SYDNEY: When changes to grocery retailer Woolworths' loyalty programme were met with public pushback, the company used the lesson to build a data-driven, more personalised approach, a senior executive at the company has revealed.

Ingrid Maes, director of loyalty and data at Woolworths, addressed this subject at the Mumbrella Retail Marketing Summit, where she acknowledged that the initial changes – which saw popular frequent flyer rewards axed in favour of store-based incentives - were a blunder.

"We made a mistake with the orange ticket mechanic we employed when we first revamped our loyalty program," said Maes. "No surprises. But we listened to customers and we changed." (For more details read Warc's report: How Woolworths achieved loyalty personalisation with big data.)

Woolworths' own research found 70% of consumers want to receive tailored offers that are relevant to them as an individual, so the first step in rebuilding the loyalty programme was to do away with demographics and traditional segmentation, the use of which Maes likens to "carpet bombing".

She said: "For years as marketers we've been led to believe we were personalising our experience because we were sending communications to segments of customers that looked the same. But the truth is, it doesn't matter whether your demographics look the same, ultimately (they) are still very different people."

Woolworths, with the help of Quantium, created a personalisation engine to fuel the supermarket's email marketing efforts. The team began with 20 trillion data records and put them through a Gradient Boosted Machine learning model, with the end goal being highly targeted offers.

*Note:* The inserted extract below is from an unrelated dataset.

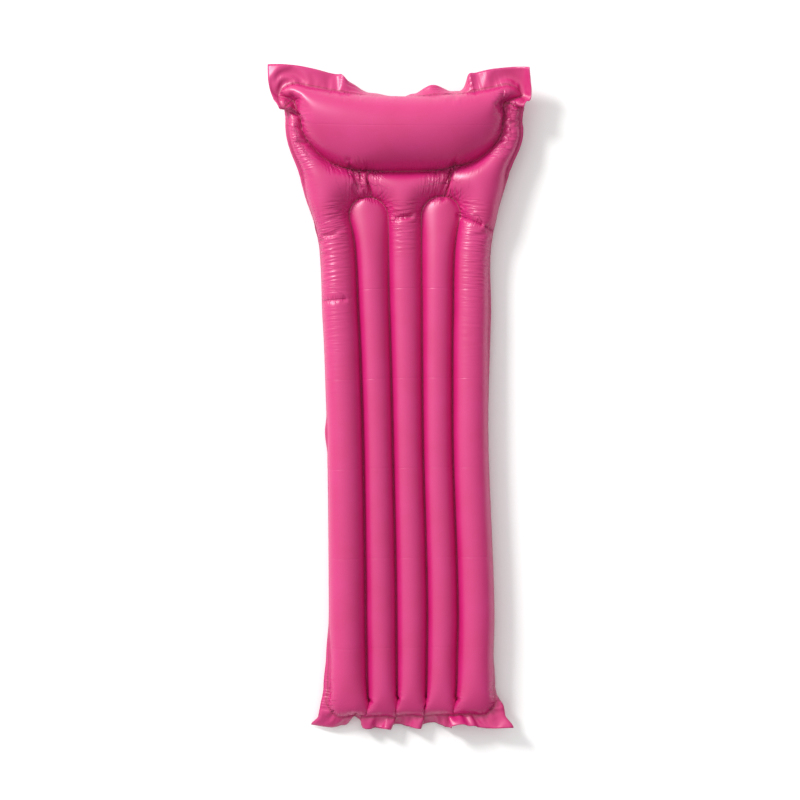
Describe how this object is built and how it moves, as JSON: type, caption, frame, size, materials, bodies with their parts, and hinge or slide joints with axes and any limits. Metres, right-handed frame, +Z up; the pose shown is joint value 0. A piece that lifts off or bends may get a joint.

In order to do this, the model crunched the data for every customer looking at products they did and didn't buy at every price point in history. With the combination of the purchase histories of 9.5 million customers and around 5,000 offers a week, this has been no mean feat.

But scan rates have increased as more customers swipe their card at the checkout. There has also been a 16% increase in email open rates while opt outs have gone down significantly. The number of members has also increased while Net Promoter Scores are on the rise.

"Hyper-personalisation at this scale hasn't been done in Australia before and from what we're seeing with the conversations we're having internationally, we are truly setting global practice," said Maes.